O grupo Somelos também tem já um acumulado de conhecimento (com mais de dez anos) imprescindível para o sucesso. Paulo Melo, CEO do grupo, faz uma ressalva que importa levar em consideração: “é um mercado com uma cultura muito diferente daquilo a que estamos habituados, que tem princípios e fórmulas diferentes, sendo um país com conceitos muito particulares e muito próprios, com exigências muito grandes ao nível dos serviços”.

Para aquele responsável, “as marcas têm que se ajustar ao conceito” se quiserem assumir um lugar de relevo na China. “Mas não há dúvida que nos próximos anos é um mercado onde é preciso estar”.

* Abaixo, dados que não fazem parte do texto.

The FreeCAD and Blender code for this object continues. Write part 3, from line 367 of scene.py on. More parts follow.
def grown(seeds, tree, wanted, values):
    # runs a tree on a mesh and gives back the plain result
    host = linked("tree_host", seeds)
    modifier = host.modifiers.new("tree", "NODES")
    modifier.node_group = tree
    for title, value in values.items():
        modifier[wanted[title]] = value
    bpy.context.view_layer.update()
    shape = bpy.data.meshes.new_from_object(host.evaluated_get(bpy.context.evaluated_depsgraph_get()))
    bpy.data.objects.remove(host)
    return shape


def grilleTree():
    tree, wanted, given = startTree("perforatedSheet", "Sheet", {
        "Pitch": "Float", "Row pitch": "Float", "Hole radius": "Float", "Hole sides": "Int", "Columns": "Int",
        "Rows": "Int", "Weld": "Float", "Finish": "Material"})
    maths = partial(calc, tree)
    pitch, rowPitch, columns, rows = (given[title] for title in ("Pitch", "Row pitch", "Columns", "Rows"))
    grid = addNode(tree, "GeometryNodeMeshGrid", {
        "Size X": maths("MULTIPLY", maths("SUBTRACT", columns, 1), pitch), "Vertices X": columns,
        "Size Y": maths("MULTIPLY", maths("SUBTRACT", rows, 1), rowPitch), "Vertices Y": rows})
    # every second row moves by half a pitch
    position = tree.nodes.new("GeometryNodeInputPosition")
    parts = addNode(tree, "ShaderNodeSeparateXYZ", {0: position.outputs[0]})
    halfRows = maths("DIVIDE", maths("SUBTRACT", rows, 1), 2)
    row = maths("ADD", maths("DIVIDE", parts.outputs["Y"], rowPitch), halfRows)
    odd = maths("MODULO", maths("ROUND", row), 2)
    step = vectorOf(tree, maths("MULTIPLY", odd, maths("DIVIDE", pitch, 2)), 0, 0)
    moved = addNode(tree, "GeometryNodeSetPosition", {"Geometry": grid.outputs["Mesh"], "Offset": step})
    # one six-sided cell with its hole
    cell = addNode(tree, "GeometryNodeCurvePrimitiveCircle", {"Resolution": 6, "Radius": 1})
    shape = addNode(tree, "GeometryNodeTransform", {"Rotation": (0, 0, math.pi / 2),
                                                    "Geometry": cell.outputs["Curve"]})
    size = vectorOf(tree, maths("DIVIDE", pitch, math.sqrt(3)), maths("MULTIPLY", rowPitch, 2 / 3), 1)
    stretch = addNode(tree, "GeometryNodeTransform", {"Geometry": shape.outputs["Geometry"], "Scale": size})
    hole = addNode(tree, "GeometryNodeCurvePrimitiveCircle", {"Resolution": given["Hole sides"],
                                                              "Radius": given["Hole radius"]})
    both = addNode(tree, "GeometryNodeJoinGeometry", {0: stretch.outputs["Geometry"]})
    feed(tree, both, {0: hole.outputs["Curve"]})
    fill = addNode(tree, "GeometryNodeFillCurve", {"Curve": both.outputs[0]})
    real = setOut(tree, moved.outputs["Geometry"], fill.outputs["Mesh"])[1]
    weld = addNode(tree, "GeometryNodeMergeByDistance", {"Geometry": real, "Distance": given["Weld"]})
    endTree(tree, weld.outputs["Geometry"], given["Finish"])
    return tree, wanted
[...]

Visão semelhante tem José Alexandre Oliveira, CEO da Riopele – grupo que está numa fase de balanço: “estamos lá há quatro anos e vamos observar o que se vai lá passar nos próximos quatro, que de certeza serão ainda melhores. Temos atingido os objetivos traçados e estamos satisfeitos”. Mas chama a atenção que “foi preciso partir muita pedra, encontrar os interlocutores. Agora é temo de consolidação”.

A pergunra que parecia óbvia era a de se o grupo estará interessado em acrescentar à China presença industrial. “É muito cedo para fazer essa avaliação, mas tudo é possível”, disse José Alexandre Oliveira.

Na China, o cenário é mesmo esse: tudo é possível. Principalmente porque um país que está a ‘construir’ uma classe média gigantesca em termos quer do número que de poder de compra é sempre um lugar onde as empresas precisam de estar.